From the records below, copy every line that contains the word "scene".
⁂
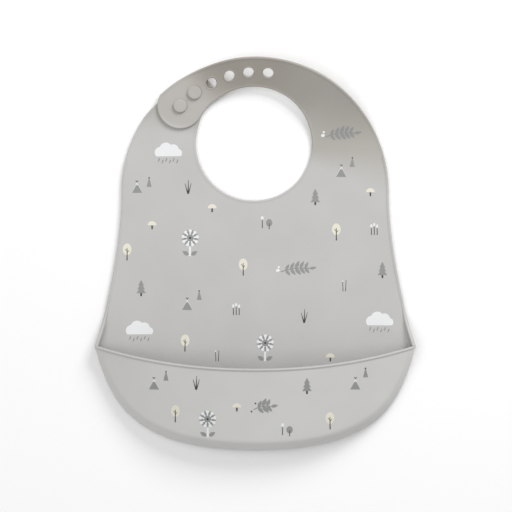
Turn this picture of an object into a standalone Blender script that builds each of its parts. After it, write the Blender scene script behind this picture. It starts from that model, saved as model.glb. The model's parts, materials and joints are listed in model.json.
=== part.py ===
"""Silicone baby bib with a catch pocket, lying flat and fastened.

Frame: X to the wearer's left, Y from the pocket up to the neck strap, Z out of the front face.
The origin lies under the middle of the bib's outline, on the surface that its back rests on.
The soft moulding is divided at the lines along which it bends: two folds across the panel, the
foot of the pocket front, and radial lines across the neck strap.
"""

from math import atan2, cos, pi, radians, sin, sqrt, tan

import bmesh
import bpy
from mathutils import Matrix, Vector

# Overall outline, in metres
LENGTH = 0.300
ARCH_RADIUS = 0.102
CORNER_HALF_WIDTH = 0.1223
CORNER_HEIGHT = 0.080
SHEET = 0.002
RIB_RADIUS = 0.001
RIB_INSET = 0.0013
RIB_SINK = 0.00015
GAP = 0.0003

# Shape of the long edges, from the arch down to the pocket corners and round the bottom
SIDE_HANDLE = 0.040
CORNER_FLARE = Vector((0.0093, 0.030))
CORNER_TURN = Vector((0.0103, 0.038))
BOTTOM_ROUND = 0.0223

# Neck opening and fold lines
NECK_RADIUS = 0.044
STRAP_WIDTH = 0.0227
LOWER_FOLD_Y = -0.052
UPPER_FOLD_Y = 0.000

# Side flanges that turn up beside the pocket corners
FLANGE_LEAN = 0.0046
FLANGE_START_HEIGHT = 0.0036
FLANGE_CORNER_HEIGHT = 0.0110
LEAN_RUN_OUT = 0.30

# Pocket
LIP_SAG = 0.0186
LIP_HEIGHT = 0.036
POCKET_FOOT_HEIGHT = 0.0195
POCKET_FILLET = 0.008
POCKET_START = 0.035
FRONT_HALF_WIDTH = 0.082
FRONT_INSET = 0.0095
FRONT_CLEARANCE = 0.0014
FRONT_HINGE_DROP = 0.0019
LIP_FAN = 0.18

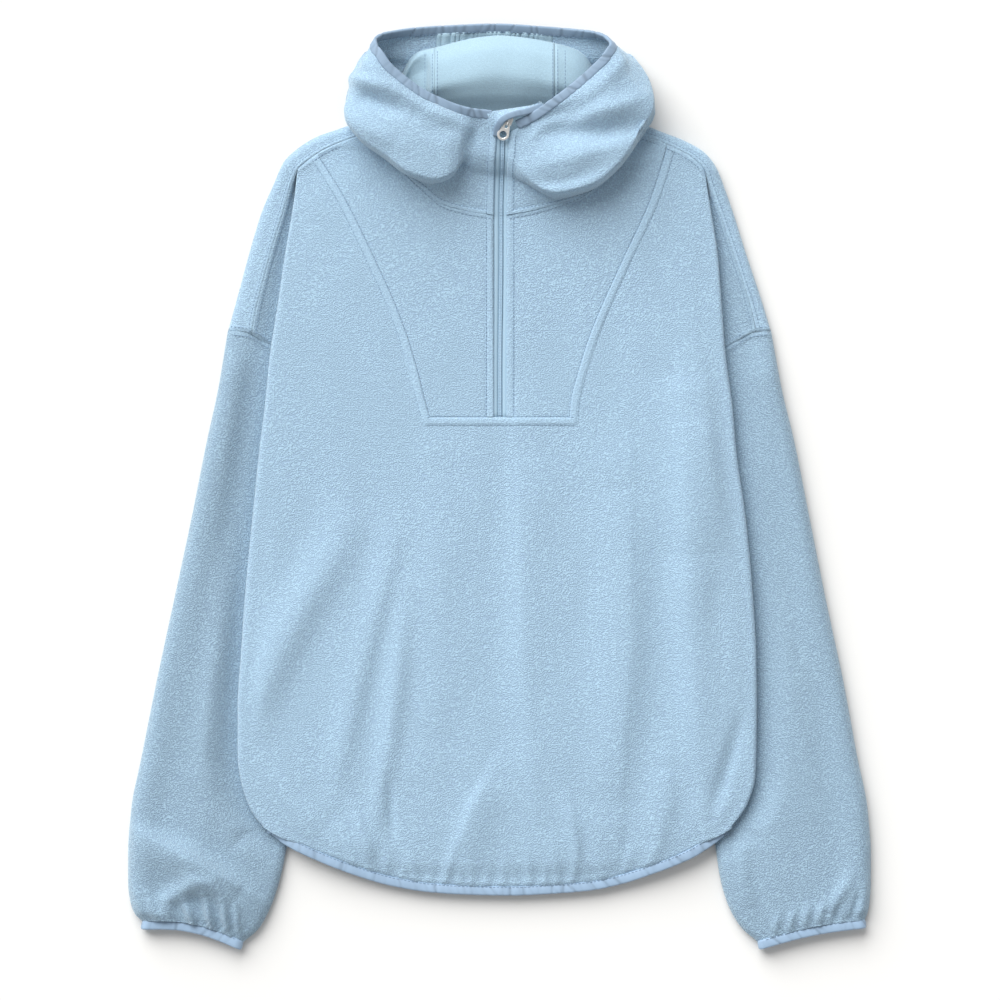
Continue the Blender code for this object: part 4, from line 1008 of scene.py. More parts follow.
def band(name, centres, outward, material, slot, *nodes, closed=False, sides=22,
         width=BINDING_WIDTH, thick=BINDING_THICK, sink=0.0, pucker=0.0, seed=1, body="garment"):
    """A flat bar with rounded edges, carried along centres, with creases across it.

    Its section is a superellipse: the half width times the cosine to the power 0.45, and half the
    thickness times the sine to the power 0.7. outward is the direction of its width.
    """
    _, outward, over = frames_along(centres, outward, closed)
    turn = 2 * math.pi * (np.arange(sides) + 0.5) / sides
    across = np.sign(np.cos(turn)) * np.abs(np.cos(turn)) ** 0.45 * width / 2
    up = np.sign(np.sin(turn)) * np.abs(np.sin(turn)) ** 0.7 * thick / 2
    run = lengths_along(np.vstack([centres, centres[:1]]))
    crease_and_painted_shade = creases(run[:-1], across, run[-1], seed) * min(1, pucker)
    crease = crease_and_painted_shade * pucker
    slim = 1 - crease / thick
    edge = 1 - 0.35 * crease / width
    ring = (centres[:, None] + outward[:, None] * (across * edge)[..., None]
            + over[:, None] * (up * slim + sink)[..., None])
    count = len(centres)
    index = np.arange(count * sides).reshape(count, sides)
    if closed:
        index = np.vstack([index, index[:1]])
    index = np.hstack([index, index[:, :1]])
    points, faces, crease_and_painted_shade = ring.reshape(-1, 3), quads_of(index.T).tolist(), crease_and_painted_shade.ravel()
    if not closed:
        tips = ring[[0, -1]].mean(1)
        points, crease_and_painted_shade = np.vstack([points, tips]), np.append(crease_and_painted_shade, [0, 0])
        for tip, row in ((len(points) - 2, index[0]), (len(points) - 1, index[-1])):
            fan = np.stack([np.full(sides, tip), row[1:], row[:-1]], axis=1)
            faces += (fan if tip == len(points) - 2 else fan[:, ::-1]).tolist()
    # The crease depths also go into the mesh, where they give painted shade in the creases.
    mesh = new_mesh(name, points, faces, np.minimum(crease_and_painted_shade, 1))
    mend(mesh)
    return sew(name, mesh, material, slot, *nodes, body=body)


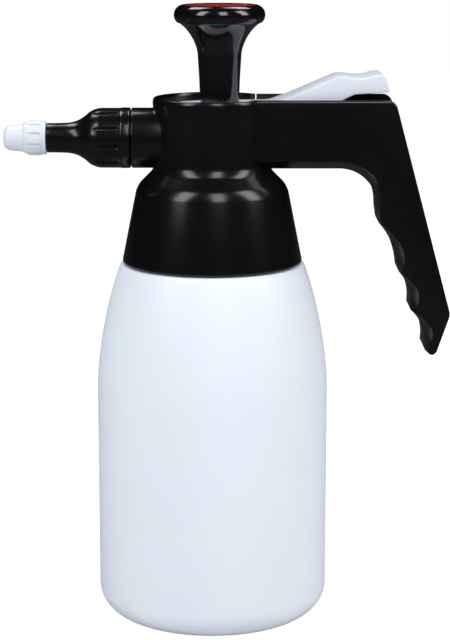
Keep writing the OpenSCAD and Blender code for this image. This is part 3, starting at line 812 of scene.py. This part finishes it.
WIRE_R = 0.32
COIL_R = 3.35
COIL_START_Z = 205.54
COIL_RISE = 5.3
COIL_TURNS = 4
COIL_STEPS = 36 * COIL_TURNS
wire_end = Matrix.Translation((COIL_R * MM, 0, COIL_START_Z * MM))
wire_end = wire_end @ Matrix.Rotation(math.radians(90), 4, "X")
spring_bm = bmesh.new()
bmesh.ops.create_circle(spring_bm, cap_ends=True, segments=14, radius=WIRE_R * MM, matrix=wire_end)
bmesh.ops.spin(
    spring_bm, geom=spring_bm.verts[:] + spring_bm.edges[:] + spring_bm.faces[:],
    cent=(0, 0, 0), axis=(0, 0, 1), dvec=(0, 0, COIL_RISE * MM / COIL_STEPS),
    angle=2 * math.pi * COIL_TURNS, steps=COIL_STEPS,
)
bmesh.ops.recalc_face_normals(spring_bm, faces=spring_bm.faces)
spring = make_piece("valve_return_spring", move_x(spring_bm, VALVE_X), steel_material)
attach(spring, "head")
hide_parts("valve_spring")
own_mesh(spring)


# ---------------------------------------------------------------- studio
# A pale floor, three soft boxes in front and two behind, a weak even fill from
# all round, and the camera.

floor_bm = bmesh.new()
bmesh.ops.create_grid(floor_bm, x_segments=1, y_segments=1, size=12)
floor_material = bpy.data.materials.new("pale_floor")
floor_material.use_nodes = True
floor_tree = floor_material.node_tree
floor_shader = floor_tree.nodes["Principled BSDF"]
floor_shader.inputs["Roughness"].default_value = 0.6
floor_ray = floor_tree.nodes.new("ShaderNodeLightPath")
FLOOR_IN_REFLECTIONS = 0.05
FLOOR_BOUNCE = 0.65
FLOOR_GLOW = 1.18
FLOOR_GLOW_SHARE = 0.8
floor_shade = add_math(floor_tree, "MULTIPLY_ADD", floor_ray.outputs["Is Diffuse Ray"], FLOOR_BOUNCE)
floor_shade.node.inputs[2].default_value = FLOOR_IN_REFLECTIONS
floor_shade = add_math(floor_tree, "ADD", floor_shade, floor_ray.outputs["Is Camera Ray"], True)
floor_tree.links.new(floor_shade, floor_shader.inputs["Base Color"])
floor_glow = floor_tree.nodes.new("ShaderNodeEmission")
floor_glow.inputs["Color"].default_value = (1.0, 1.0, 1.0, 1.0)
floor_glow.inputs["Strength"].default_value = FLOOR_GLOW
floor_mix = floor_tree.nodes.new("ShaderNodeMixShader")
floor_seen = add_math(floor_tree, "MULTIPLY", floor_ray.outputs["Is Camera Ray"], FLOOR_GLOW_SHARE)
floor_tree.links.new(floor_seen, floor_mix.inputs["Fac"])
floor_tree.links.new(floor_shader.outputs["BSDF"], floor_mix.inputs[1])
floor_tree.links.new(floor_glow.outputs["Emission"], floor_mix.inputs[2])
floor_tree.links.new(floor_mix.outputs["Shader"], floor_tree.nodes["Material Output"].inputs["Surface"])
floor = make_piece("floor", floor_bm, floor_material)


LIT_POINT = Vector((0, 0, 0.15))


def soft_box(name, azimuth, elevation, distance, width, height, power):
    """An area light that looks at the middle of the object. Azimuth 0 is in front, and 90 at +X."""
    light = bpy.data.lights.new(name, "AREA")
    light.shape = "RECTANGLE"
    light.size = width
    light.size_y = height
    light.energy = power
    lamp = bpy.data.objects.new(name, light)
    a, e = math.radians(azimuth), math.radians(elevation)
    away = Vector((math.sin(a) * math.cos(e), -math.cos(a) * math.cos(e), math.sin(e)))
    lamp.location = LIT_POINT + away * distance
    lamp.rotation_euler = away.to_track_quat("Z", "Y").to_euler()
    bpy.context.scene.collection.objects.link(lamp)


soft_box("left_box", -50, 37, 1.3, 0.4, 0.94, 7.4)
soft_box("front_box", 11, 40, 1.3, 0.36, 0.82, 5.2)
soft_box("right_box", 69, 37, 1.3, 0.4, 0.94, 7.6)
soft_box("rear_left_box", -140, 58, 1.5, 0.6, 0.5, 6)
soft_box("rear_right_box", 150, 58, 1.5, 0.6, 0.5, 6)

world = bpy.data.worlds.new("studio")
bpy.context.scene.world = world
world.use_nodes = True
world.node_tree.nodes["Background"].inputs["Color"].default_value = (0.95, 0.97, 1.0, 1.0)
world.node_tree.nodes["Background"].inputs["Strength"].default_value = 0.38
world.cycles_visibility.glossy = False
bpy.context.scene.view_settings.view_transform = "Standard"

camera_data = bpy.data.cameras.new("camera")
camera_data.lens = 112.5
camera_data.sensor_width = 36
CAMERA_DIPS_DEG = 11.85
camera = bpy.data.objects.new("camera", camera_data)
camera.location = (0.0055, -0.850, 0.308)
camera.rotation_euler = (math.radians(90 - CAMERA_DIPS_DEG), 0, 0)
bpy.context.scene.collection.objects.link(camera)
bpy.context.scene.camera = camera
⁂
# [ANSWER IN FULL]
Turn this picture of an object into a standalone Blender script that builds each of its parts. After it, write the Blender scene script behind this picture. It starts from that model, saved as model.glb. The model's parts, materials and joints are listed in model.json.
Continue the Blender code for this object: part 4, from line 1008 of scene.py. More parts follow.
Keep writing the OpenSCAD and Blender code for this image. This is part 3, starting at line 812 of scene.py. This part finishes it.
    bpy.context.scene.collection.objects.link(lamp)
bpy.context.scene.world = world
bpy.context.scene.view_settings.view_transform = "Standard"
bpy.context.scene.collection.objects.link(camera)
bpy.context.scene.camera = camera